(CAD and scene scripts)
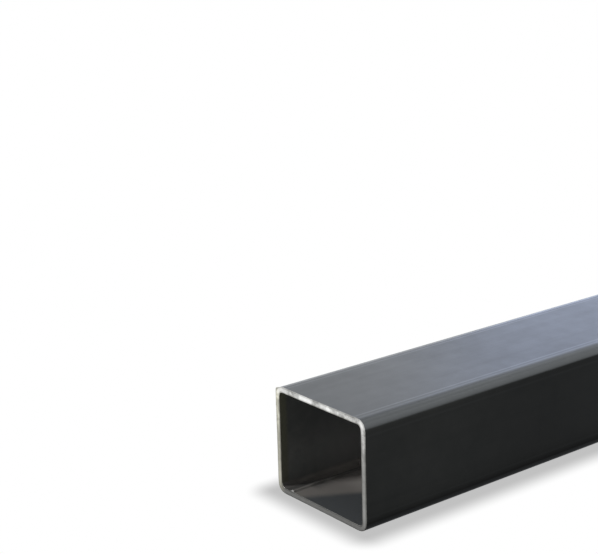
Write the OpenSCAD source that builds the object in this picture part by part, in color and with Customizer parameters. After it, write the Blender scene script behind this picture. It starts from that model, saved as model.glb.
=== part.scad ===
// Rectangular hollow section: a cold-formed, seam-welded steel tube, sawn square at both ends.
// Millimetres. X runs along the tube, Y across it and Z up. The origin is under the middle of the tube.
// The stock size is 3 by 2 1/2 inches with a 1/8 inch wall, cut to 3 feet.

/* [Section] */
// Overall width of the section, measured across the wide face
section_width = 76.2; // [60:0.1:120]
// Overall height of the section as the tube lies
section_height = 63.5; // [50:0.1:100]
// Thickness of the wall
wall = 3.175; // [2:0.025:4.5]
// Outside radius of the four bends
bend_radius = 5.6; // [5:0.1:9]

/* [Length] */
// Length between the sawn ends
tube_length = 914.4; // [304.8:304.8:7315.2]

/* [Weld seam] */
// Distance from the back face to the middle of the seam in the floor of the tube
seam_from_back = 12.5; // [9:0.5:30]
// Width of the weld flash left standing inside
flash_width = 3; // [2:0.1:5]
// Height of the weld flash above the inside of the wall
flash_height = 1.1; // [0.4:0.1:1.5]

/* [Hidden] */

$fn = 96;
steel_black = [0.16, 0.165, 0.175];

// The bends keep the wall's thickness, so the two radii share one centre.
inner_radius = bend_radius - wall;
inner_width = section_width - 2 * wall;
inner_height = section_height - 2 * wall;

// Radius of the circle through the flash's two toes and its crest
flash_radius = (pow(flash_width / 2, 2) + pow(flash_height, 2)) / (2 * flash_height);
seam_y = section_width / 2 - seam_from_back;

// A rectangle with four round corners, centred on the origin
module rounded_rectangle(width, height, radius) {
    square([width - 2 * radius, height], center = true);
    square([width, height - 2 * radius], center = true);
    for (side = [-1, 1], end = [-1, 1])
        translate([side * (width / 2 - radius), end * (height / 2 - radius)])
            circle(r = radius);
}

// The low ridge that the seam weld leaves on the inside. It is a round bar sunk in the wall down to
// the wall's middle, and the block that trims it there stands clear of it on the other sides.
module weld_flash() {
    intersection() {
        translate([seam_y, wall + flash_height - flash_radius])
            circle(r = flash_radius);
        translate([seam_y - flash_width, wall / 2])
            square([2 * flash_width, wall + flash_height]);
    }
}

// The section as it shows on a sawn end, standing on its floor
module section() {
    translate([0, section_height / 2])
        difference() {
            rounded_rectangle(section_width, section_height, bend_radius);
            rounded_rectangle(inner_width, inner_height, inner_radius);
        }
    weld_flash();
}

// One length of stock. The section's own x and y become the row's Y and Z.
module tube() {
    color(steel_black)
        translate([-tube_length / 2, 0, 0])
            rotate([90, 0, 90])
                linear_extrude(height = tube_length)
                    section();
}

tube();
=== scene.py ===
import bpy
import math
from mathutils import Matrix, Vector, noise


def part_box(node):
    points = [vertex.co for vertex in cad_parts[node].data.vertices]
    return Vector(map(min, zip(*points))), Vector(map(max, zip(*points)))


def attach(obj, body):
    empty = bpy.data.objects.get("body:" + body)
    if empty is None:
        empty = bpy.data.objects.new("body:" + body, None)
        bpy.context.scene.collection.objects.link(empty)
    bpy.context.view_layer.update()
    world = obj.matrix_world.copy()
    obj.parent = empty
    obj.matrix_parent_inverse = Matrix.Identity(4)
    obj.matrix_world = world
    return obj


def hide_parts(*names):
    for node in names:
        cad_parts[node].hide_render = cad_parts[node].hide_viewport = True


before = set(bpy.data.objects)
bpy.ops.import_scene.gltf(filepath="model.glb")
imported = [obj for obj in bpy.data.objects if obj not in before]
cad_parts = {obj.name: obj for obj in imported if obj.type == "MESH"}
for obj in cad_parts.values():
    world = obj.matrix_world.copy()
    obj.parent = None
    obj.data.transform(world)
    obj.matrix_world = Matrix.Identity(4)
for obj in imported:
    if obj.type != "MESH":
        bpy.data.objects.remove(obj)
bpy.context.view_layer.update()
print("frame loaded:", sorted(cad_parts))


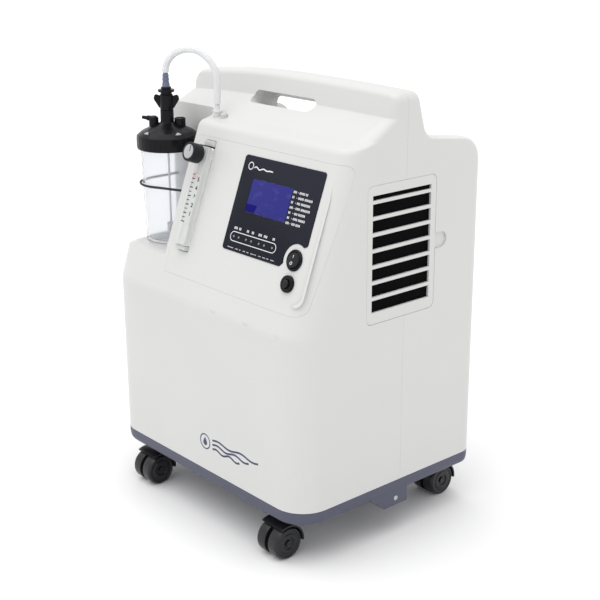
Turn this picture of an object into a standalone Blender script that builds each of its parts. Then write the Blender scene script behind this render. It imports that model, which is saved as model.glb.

TASK GOAL: In the entries above, find the lines containing the word "update" and say how many there are, with no other words.

WRITTEN ANSWER: 2